The Peggy Guggenheim Café, the cafeteria space in Palazzo Venier dei Leoni, Venice: a redesign project by Hangar Design Group that perfectly suits the unique museum context that is Peggy Guggenheim’s house.
The history of Palazzo Venier dei Leoni, an extraordinary unfinished eighteenth-century building overlooking the Grand Canal of Venice, is inseparably intertwined with the history of twentieth-century art. From 1948 to 1979 it was the residence of the great collector Peggy Guggenheim, where she welcomed artists, collectors and enthusiasts. In 1980, the year after her death, the building was transformed as per her will into one of the most charming places of culture dedicated to twentieth-century art.
“Working in such a stratified context requires walking on tiptoe into an architecture rich in historical and artistic references.” With this in mind, the museum’s café renewal project aimed first and foremost to rearrange the museum layout that guides visitors through the café.
A design condition that was based on an in-depth study and on the need to make the retail aspect coexist with the museum aspect, while considering the specific location of the space within the building.
Located on the veranda of the inside of Palazzo Venier dei Leoni, the Peggy Guggenheim Café overlooks the interior garden, the green oasis of the building, and lies opposite the museum wing dedicated to temporary exhibitions. A must see, and perfectly integrated into what is still the most intimate and secluded wing of the museum, in terms of size too.
The reorganization of the space revolved around the dual purpose of improving access to temporary exhibitions, using a more rational layout and a portal where a digital screen can be displayed on the outside too. On the other hand, it was necessary to make the space more fluid by enhancing the adjacent café and library.
A new layout was thus redefined according to the different modes of use, from an on-the-go lunch that can be eaten on the long counter overlooking the garden, to a private lunch in a more secluded space, to a relaxing rest in the most intimate interior room. The route to the exhibition area was enhanced by a large white portal that features eighteenth-century architecture, accentuating its proportions and marking the space.
The multi-hued staircase is composed of white walls, marble inserts in travertine and Istrian stone. This and the other furnishings exploit the available natural light, creating harmony with the open space of the sculpture garden, a key part of the exhibition path. The only concession to color is the dark green of the fixtures that evoke the plants outside.
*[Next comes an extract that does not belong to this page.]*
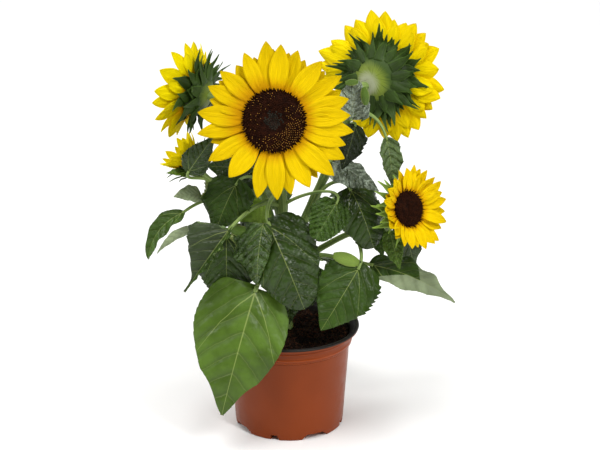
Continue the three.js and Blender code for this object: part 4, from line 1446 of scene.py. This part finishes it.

On the walls, large black and white photographic portraits of Peggy show the great collector inside her house, highlighting her artistic heritage and restoring her unequivocal image as a leading figure of the twentieth century. Boosting social memory with an iconographic appeal easily visible even from the garden through the veranda, the image of Peggy invites visitors to come in and linger in her rooms.
A contrast of color and materials that inspired Hangar Design Group when designing the Peggy 9 pendant lamp. The lighting design combines the coolness of white polished blown glass, entirely hand-worked, with the livelier black polished metal or antiqued brass. The combination works to great effect, simultaneously transmitting functionality and elegance.